■ What is asked
Give back exactly the lines running from the line that holds "const group = new THREE.Group();" through the line that holds "in imported if", ends included, and no other lines.

# Data shown start

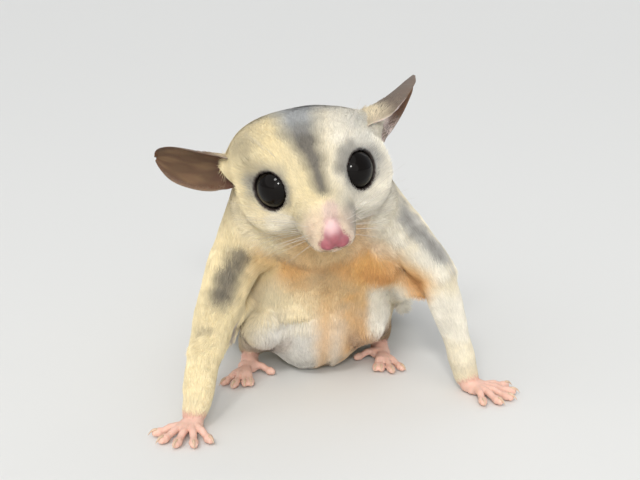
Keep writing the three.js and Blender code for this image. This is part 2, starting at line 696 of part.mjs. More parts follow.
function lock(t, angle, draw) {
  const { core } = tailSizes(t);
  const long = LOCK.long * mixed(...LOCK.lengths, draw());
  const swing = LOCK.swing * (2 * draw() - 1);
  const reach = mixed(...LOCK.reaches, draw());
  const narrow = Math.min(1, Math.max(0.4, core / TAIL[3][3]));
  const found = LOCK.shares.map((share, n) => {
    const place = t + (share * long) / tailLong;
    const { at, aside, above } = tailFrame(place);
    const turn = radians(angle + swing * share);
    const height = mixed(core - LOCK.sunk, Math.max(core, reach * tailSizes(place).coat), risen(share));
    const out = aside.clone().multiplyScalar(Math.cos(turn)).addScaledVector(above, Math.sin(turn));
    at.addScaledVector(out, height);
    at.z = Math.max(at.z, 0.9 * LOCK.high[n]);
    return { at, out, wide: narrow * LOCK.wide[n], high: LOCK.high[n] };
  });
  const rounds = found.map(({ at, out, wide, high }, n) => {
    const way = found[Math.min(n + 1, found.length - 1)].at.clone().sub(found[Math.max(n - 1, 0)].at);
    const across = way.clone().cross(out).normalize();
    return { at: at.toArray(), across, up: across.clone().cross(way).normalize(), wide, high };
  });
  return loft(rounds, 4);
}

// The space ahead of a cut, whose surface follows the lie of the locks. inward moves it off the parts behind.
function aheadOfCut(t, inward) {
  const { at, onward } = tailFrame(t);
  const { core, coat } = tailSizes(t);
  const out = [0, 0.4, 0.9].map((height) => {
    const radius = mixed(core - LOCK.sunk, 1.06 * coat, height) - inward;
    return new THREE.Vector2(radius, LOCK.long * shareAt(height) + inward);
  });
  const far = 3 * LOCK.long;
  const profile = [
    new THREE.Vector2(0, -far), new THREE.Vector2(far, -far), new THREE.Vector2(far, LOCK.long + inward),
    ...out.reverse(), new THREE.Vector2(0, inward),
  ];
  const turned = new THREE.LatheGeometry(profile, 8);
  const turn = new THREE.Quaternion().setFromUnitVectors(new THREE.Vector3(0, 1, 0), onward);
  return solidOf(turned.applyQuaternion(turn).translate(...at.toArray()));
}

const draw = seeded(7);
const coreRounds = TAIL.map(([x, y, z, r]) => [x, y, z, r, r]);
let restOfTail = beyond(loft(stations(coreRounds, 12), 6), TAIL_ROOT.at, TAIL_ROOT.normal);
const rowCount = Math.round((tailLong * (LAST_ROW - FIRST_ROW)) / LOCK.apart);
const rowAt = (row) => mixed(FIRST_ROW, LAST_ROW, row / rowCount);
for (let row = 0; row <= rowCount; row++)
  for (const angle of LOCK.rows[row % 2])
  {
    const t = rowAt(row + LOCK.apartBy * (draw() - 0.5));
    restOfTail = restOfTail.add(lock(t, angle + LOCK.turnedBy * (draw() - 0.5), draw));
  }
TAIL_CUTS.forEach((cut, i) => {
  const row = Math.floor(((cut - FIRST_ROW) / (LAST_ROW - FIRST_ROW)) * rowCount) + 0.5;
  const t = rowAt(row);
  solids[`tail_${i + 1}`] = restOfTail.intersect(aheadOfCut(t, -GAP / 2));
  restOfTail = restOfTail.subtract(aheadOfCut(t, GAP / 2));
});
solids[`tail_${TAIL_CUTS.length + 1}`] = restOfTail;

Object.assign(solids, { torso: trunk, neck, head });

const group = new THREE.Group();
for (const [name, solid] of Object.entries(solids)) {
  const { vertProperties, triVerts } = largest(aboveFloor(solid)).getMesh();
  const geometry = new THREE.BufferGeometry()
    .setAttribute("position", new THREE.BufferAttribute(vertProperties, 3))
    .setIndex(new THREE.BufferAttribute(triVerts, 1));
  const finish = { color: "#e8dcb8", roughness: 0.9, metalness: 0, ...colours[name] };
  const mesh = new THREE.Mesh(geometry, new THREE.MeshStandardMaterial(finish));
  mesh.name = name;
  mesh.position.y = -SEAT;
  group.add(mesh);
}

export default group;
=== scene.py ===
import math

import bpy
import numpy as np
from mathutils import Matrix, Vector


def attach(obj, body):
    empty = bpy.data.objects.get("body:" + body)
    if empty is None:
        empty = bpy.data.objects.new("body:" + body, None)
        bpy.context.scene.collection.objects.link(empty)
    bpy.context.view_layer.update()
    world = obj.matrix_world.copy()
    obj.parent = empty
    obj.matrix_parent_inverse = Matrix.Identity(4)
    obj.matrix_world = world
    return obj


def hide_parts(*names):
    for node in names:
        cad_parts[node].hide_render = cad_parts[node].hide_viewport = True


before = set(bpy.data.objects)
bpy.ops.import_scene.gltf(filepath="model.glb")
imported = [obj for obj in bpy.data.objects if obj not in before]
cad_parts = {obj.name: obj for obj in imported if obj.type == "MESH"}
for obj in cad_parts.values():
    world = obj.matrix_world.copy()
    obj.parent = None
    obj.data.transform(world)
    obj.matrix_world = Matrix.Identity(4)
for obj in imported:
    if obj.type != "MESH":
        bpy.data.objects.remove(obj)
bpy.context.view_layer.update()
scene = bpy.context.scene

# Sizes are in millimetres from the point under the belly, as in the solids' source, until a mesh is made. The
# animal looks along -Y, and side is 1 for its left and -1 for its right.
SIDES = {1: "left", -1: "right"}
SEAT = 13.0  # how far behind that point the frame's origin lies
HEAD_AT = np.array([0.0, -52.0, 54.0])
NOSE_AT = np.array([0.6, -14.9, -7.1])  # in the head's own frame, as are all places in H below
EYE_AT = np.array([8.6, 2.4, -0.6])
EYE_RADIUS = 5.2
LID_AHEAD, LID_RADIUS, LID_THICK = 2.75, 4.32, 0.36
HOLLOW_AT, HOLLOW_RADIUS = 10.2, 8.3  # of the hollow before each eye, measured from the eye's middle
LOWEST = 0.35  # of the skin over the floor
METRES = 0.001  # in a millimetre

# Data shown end

■ Problem solution
const group = new THREE.Group();
for (const [name, solid] of Object.entries(solids)) {
  const { vertProperties, triVerts } = largest(aboveFloor(solid)).getMesh();
  const geometry = new THREE.BufferGeometry()
    .setAttribute("position", new THREE.BufferAttribute(vertProperties, 3))
    .setIndex(new THREE.BufferAttribute(triVerts, 1));
  const finish = { color: "#e8dcb8", roughness: 0.9, metalness: 0, ...colours[name] };
  const mesh = new THREE.Mesh(geometry, new THREE.MeshStandardMaterial(finish));
  mesh.name = name;
  mesh.position.y = -SEAT;
  group.add(mesh);
}

export default group;
=== scene.py ===
import math

import bpy
import numpy as np
from mathutils import Matrix, Vector


def attach(obj, body):
    empty = bpy.data.objects.get("body:" + body)
    if empty is None:
        empty = bpy.data.objects.new("body:" + body, None)
        bpy.context.scene.collection.objects.link(empty)
    bpy.context.view_layer.update()
    world = obj.matrix_world.copy()
    obj.parent = empty
    obj.matrix_parent_inverse = Matrix.Identity(4)
    obj.matrix_world = world
    return obj


def hide_parts(*names):
    for node in names:
        cad_parts[node].hide_render = cad_parts[node].hide_viewport = True


before = set(bpy.data.objects)
bpy.ops.import_scene.gltf(filepath="model.glb")
imported = [obj for obj in bpy.data.objects if obj not in before]
cad_parts = {obj.name: obj for obj in imported if obj.type == "MESH"}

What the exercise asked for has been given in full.